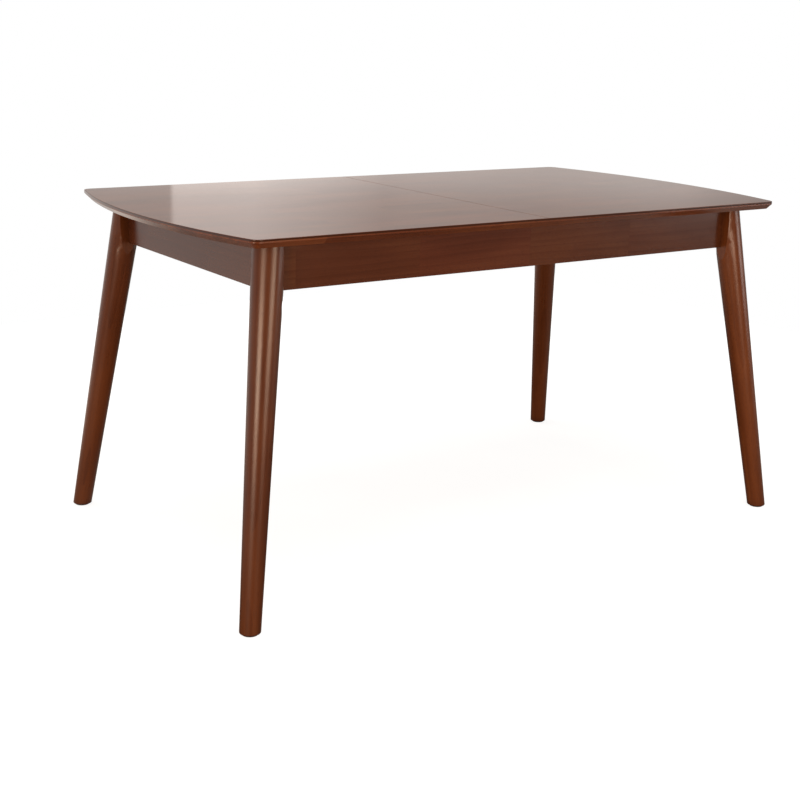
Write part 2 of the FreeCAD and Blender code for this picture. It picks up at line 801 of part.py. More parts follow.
def leaf_panel(name, bottom, top, show_face_up, tools):
    """One panel of the leaf: hinged edge to the back, table edge to the front while it is stored."""
    body = extrusion(f"{name}_board", "XY_Plane", bottom, top, [[
        (-leaf_end, -leaf_half), (leaf_end, -leaf_half), (leaf_end, leaf_half), (-leaf_end, leaf_half),
    ]])
    edge_y = -leaf_half.number

    def is_inner_edge(edge):
        return abs(middle_of(edge).y - edge_y) > 1e-4

    under, show = (bottom, top) if show_face_up else (top, bottom)
    edge_dressing(body, name, under, show, is_inner_edge)
    return keep(cut(f"{name}_cut", body, tools), name)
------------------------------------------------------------
PROBLEM DETAILS
Write the listing out again, exactly as shown above.

SOLUTION
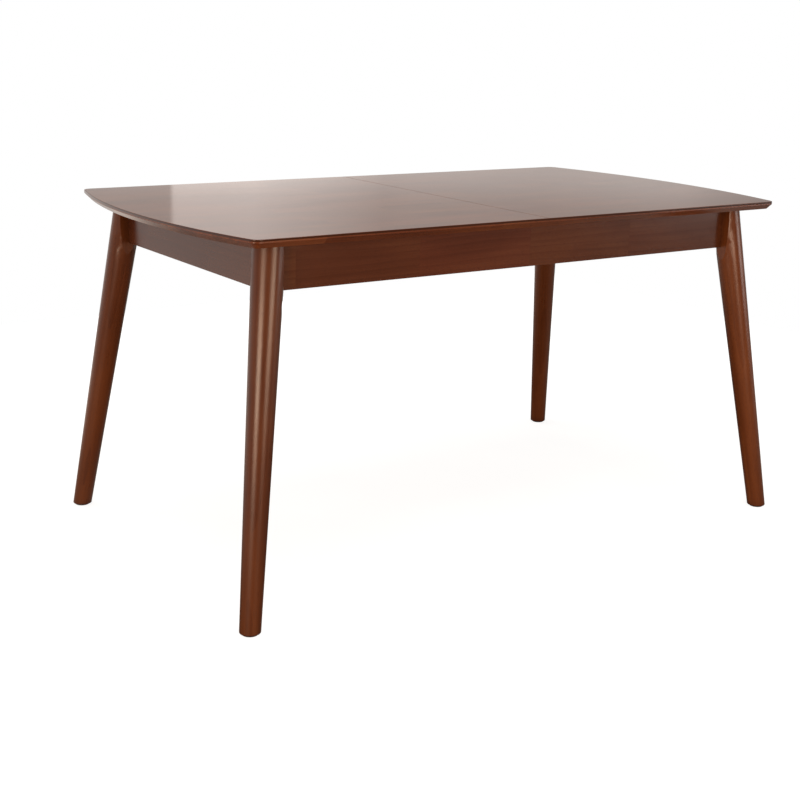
Write part 2 of the FreeCAD and Blender code for this picture. It picks up at line 801 of part.py. More parts follow.
def leaf_panel(name, bottom, top, show_face_up, tools):
    """One panel of the leaf: hinged edge to the back, table edge to the front while it is stored."""
    body = extrusion(f"{name}_board", "XY_Plane", bottom, top, [[
        (-leaf_end, -leaf_half), (leaf_end, -leaf_half), (leaf_end, leaf_half), (-leaf_end, leaf_half),
    ]])
    edge_y = -leaf_half.number

    def is_inner_edge(edge):
        return abs(middle_of(edge).y - edge_y) > 1e-4

    under, show = (bottom, top) if show_face_up else (top, bottom)
    edge_dressing(body, name, under, show, is_inner_edge)
    return keep(cut(f"{name}_cut", body, tools), name)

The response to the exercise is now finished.